*** Data for this task

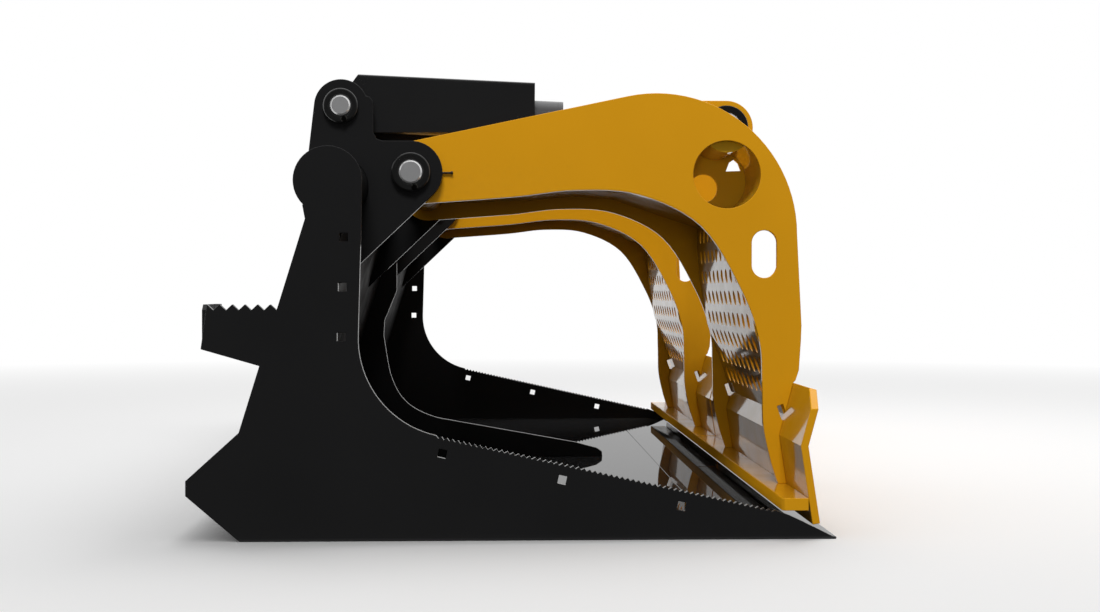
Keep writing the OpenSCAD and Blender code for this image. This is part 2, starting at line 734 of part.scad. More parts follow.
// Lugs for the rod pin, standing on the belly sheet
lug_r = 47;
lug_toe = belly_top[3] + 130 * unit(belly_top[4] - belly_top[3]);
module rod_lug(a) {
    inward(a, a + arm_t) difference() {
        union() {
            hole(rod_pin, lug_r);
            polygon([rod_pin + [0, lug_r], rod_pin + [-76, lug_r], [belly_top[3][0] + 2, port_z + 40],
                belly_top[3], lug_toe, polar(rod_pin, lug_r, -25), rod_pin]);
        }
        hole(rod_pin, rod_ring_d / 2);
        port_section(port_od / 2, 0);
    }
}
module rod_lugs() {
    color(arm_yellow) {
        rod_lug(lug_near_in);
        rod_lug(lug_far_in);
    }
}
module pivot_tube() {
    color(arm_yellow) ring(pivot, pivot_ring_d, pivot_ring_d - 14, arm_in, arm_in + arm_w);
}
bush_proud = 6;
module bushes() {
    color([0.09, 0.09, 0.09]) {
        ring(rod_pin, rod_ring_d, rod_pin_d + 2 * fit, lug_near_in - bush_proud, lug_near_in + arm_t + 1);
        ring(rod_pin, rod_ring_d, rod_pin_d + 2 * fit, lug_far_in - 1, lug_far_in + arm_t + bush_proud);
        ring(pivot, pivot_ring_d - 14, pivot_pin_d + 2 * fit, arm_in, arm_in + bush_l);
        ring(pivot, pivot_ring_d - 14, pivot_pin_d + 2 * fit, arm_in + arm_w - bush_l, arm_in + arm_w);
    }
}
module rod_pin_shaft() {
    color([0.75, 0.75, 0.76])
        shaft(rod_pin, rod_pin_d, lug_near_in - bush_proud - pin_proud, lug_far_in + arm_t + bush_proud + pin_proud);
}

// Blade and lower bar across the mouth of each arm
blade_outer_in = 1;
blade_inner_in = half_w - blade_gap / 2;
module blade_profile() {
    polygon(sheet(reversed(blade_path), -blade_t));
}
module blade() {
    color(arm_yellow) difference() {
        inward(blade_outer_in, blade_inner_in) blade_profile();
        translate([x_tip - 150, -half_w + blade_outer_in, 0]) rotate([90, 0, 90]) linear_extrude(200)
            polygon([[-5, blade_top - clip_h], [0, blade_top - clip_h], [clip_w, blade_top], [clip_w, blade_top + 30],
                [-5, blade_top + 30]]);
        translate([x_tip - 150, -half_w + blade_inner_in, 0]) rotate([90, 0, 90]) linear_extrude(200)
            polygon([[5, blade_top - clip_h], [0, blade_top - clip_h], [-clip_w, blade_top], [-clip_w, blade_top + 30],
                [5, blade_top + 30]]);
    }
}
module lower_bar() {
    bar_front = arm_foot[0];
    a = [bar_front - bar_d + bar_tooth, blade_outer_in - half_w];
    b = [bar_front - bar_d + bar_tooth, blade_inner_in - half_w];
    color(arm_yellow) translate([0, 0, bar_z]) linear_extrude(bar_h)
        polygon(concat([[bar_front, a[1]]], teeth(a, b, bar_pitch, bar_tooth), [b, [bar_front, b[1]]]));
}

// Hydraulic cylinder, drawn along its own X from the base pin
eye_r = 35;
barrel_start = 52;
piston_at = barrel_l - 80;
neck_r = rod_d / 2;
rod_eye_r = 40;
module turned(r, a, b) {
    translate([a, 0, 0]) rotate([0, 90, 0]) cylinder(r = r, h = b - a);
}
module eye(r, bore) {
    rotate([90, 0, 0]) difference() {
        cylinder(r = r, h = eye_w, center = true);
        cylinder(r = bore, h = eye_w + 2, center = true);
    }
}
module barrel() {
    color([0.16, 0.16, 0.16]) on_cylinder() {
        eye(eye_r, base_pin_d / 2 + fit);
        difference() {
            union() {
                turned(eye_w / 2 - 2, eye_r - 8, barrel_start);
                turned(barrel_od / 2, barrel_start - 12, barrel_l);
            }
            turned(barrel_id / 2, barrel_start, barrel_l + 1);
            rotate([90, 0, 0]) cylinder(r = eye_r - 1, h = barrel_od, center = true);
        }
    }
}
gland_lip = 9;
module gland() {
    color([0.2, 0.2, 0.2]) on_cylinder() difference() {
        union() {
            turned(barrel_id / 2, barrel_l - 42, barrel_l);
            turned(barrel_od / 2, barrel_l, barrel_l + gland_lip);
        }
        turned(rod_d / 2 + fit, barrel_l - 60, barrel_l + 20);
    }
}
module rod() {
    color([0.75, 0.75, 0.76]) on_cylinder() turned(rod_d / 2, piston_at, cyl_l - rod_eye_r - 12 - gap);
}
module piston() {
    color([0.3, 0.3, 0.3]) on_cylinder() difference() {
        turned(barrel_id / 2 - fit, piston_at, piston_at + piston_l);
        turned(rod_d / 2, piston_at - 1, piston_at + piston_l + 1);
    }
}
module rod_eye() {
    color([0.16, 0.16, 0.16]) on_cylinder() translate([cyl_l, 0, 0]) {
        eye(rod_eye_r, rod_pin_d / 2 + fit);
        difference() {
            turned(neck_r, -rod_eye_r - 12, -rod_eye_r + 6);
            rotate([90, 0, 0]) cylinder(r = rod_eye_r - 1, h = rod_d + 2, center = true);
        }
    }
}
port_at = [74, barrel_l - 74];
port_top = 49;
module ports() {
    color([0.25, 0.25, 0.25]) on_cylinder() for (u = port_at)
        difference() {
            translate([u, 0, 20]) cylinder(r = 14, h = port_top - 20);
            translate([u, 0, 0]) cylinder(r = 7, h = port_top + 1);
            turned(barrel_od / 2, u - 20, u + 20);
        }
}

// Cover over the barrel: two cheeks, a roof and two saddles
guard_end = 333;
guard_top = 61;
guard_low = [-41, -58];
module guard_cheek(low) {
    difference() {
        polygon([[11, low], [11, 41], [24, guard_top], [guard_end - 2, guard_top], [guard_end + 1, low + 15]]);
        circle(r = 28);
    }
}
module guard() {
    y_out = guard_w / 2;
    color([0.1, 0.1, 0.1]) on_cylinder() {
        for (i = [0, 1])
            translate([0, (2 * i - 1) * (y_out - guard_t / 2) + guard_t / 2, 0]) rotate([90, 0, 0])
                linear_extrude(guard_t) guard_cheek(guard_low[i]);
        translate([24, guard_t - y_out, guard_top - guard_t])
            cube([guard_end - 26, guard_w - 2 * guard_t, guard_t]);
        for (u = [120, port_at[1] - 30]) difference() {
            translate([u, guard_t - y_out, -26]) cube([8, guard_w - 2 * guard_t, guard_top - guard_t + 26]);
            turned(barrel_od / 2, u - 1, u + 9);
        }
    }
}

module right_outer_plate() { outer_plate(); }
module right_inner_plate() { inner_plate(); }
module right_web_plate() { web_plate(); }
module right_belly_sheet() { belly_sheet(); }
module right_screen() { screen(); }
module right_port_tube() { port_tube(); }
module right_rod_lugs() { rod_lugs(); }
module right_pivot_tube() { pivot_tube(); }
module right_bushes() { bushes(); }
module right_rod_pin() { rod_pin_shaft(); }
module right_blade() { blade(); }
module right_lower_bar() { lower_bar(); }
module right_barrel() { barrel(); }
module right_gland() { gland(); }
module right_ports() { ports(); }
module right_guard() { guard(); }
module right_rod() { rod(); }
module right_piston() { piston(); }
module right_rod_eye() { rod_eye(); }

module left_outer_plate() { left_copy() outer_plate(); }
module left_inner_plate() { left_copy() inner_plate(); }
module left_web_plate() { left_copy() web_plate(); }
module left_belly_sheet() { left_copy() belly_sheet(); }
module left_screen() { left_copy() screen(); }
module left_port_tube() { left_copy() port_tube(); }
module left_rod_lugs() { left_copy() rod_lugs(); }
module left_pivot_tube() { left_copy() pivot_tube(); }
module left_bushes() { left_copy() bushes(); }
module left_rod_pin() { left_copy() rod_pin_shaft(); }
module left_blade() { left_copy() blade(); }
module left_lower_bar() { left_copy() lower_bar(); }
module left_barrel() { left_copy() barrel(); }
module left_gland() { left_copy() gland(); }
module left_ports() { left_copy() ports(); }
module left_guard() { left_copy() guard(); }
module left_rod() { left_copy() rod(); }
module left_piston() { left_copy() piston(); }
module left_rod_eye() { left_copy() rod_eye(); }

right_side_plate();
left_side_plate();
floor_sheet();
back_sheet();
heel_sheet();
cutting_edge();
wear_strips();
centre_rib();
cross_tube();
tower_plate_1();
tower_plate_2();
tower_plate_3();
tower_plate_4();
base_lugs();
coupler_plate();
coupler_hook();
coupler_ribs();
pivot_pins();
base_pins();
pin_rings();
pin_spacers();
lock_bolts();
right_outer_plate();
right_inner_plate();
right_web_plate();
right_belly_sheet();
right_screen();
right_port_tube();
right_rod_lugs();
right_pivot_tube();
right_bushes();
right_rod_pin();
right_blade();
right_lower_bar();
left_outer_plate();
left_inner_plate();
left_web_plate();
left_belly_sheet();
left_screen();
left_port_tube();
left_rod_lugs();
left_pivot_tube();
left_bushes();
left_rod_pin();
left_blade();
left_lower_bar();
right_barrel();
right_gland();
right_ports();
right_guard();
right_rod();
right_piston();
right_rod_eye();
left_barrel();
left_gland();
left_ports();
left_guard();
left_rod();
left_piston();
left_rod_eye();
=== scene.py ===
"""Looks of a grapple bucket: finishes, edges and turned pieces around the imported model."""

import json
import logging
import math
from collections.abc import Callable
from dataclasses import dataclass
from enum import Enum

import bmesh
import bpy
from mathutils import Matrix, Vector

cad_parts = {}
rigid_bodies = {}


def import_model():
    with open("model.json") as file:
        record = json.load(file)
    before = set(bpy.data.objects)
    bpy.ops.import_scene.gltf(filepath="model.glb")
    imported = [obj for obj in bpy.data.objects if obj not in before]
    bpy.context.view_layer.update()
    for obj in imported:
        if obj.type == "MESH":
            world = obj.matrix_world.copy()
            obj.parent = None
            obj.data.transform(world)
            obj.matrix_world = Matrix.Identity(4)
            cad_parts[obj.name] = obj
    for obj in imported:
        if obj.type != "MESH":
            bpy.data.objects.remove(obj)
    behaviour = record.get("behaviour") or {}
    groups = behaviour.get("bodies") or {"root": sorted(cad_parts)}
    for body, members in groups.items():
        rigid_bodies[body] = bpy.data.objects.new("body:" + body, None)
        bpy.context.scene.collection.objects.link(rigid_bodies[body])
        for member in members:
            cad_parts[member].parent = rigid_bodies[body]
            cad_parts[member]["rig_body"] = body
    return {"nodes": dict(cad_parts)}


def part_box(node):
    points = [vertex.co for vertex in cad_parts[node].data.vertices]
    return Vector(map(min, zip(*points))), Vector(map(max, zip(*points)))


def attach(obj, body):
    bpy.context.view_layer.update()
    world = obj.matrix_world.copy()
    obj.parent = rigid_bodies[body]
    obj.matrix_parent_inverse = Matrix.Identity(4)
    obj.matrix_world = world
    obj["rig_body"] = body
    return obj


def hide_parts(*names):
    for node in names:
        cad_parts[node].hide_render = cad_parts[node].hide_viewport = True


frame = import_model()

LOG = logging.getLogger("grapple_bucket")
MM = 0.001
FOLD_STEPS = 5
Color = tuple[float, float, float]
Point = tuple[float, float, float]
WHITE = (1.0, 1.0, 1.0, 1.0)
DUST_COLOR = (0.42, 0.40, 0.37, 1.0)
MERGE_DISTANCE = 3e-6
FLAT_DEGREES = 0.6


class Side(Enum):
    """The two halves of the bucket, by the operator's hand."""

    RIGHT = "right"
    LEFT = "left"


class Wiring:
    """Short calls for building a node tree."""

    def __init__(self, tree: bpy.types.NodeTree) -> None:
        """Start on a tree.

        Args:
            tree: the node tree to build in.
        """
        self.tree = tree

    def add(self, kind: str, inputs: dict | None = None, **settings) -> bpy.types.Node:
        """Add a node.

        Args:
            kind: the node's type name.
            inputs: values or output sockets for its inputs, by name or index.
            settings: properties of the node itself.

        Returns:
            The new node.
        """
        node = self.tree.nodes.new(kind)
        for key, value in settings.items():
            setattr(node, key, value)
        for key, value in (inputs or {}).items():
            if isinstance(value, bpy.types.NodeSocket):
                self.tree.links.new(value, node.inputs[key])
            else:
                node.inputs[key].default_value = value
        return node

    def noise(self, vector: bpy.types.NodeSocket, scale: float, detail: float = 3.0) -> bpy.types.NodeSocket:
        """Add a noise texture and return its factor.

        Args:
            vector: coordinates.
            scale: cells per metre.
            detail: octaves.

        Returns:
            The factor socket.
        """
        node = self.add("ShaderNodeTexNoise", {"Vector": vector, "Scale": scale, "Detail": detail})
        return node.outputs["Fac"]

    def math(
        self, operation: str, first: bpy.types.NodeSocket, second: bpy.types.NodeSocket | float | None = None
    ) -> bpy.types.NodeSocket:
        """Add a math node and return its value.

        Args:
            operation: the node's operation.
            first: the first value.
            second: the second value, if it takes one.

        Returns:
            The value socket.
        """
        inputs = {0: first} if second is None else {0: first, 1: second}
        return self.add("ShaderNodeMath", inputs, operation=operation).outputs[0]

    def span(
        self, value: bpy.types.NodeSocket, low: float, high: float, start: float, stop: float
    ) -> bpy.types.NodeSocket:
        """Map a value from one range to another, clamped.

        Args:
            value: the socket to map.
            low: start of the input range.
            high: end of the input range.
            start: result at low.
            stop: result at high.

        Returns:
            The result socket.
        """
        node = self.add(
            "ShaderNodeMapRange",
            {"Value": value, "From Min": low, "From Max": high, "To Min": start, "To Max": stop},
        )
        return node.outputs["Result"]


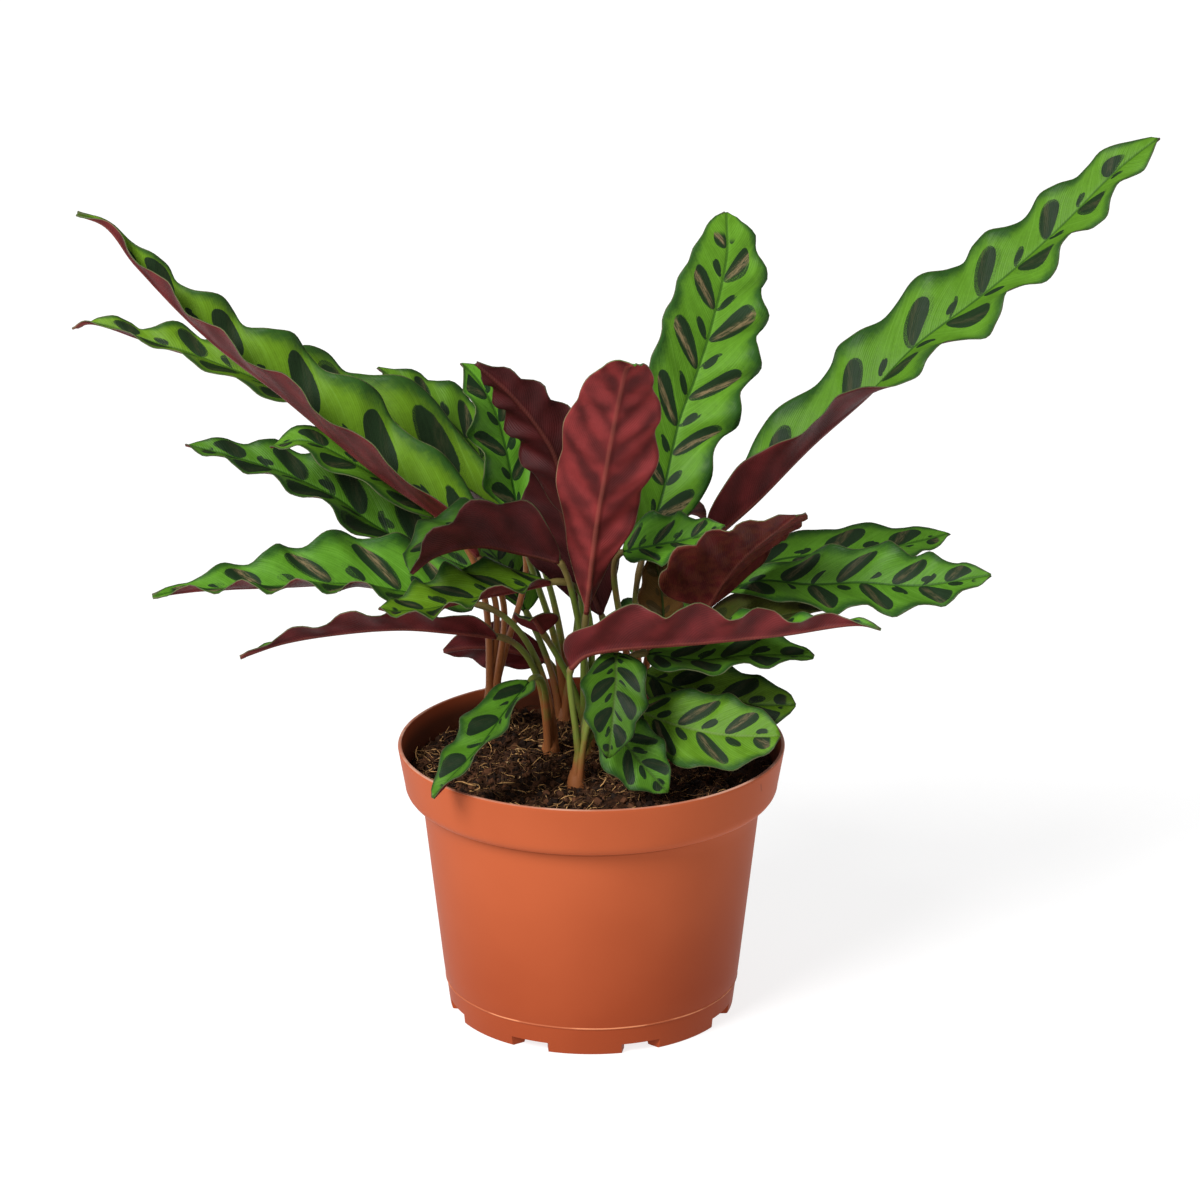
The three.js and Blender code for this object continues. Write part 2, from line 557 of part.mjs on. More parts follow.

******

*Task*.
Everything from the line that contains "cad_parts[obj.name] = obj" to the line that contains "for node in" must be transcribed exactly, both end lines included.

*Result for this task*.
            cad_parts[obj.name] = obj
    for obj in imported:
        if obj.type != "MESH":
            bpy.data.objects.remove(obj)
    behaviour = record.get("behaviour") or {}
    groups = behaviour.get("bodies") or {"root": sorted(cad_parts)}
    for body, members in groups.items():
        rigid_bodies[body] = bpy.data.objects.new("body:" + body, None)
        bpy.context.scene.collection.objects.link(rigid_bodies[body])
        for member in members:
            cad_parts[member].parent = rigid_bodies[body]
            cad_parts[member]["rig_body"] = body
    return {"nodes": dict(cad_parts)}


def part_box(node):
    points = [vertex.co for vertex in cad_parts[node].data.vertices]
    return Vector(map(min, zip(*points))), Vector(map(max, zip(*points)))


def attach(obj, body):
    bpy.context.view_layer.update()
    world = obj.matrix_world.copy()
    obj.parent = rigid_bodies[body]
    obj.matrix_parent_inverse = Matrix.Identity(4)
    obj.matrix_world = world
    obj["rig_body"] = body
    return obj


def hide_parts(*names):
    for node in names:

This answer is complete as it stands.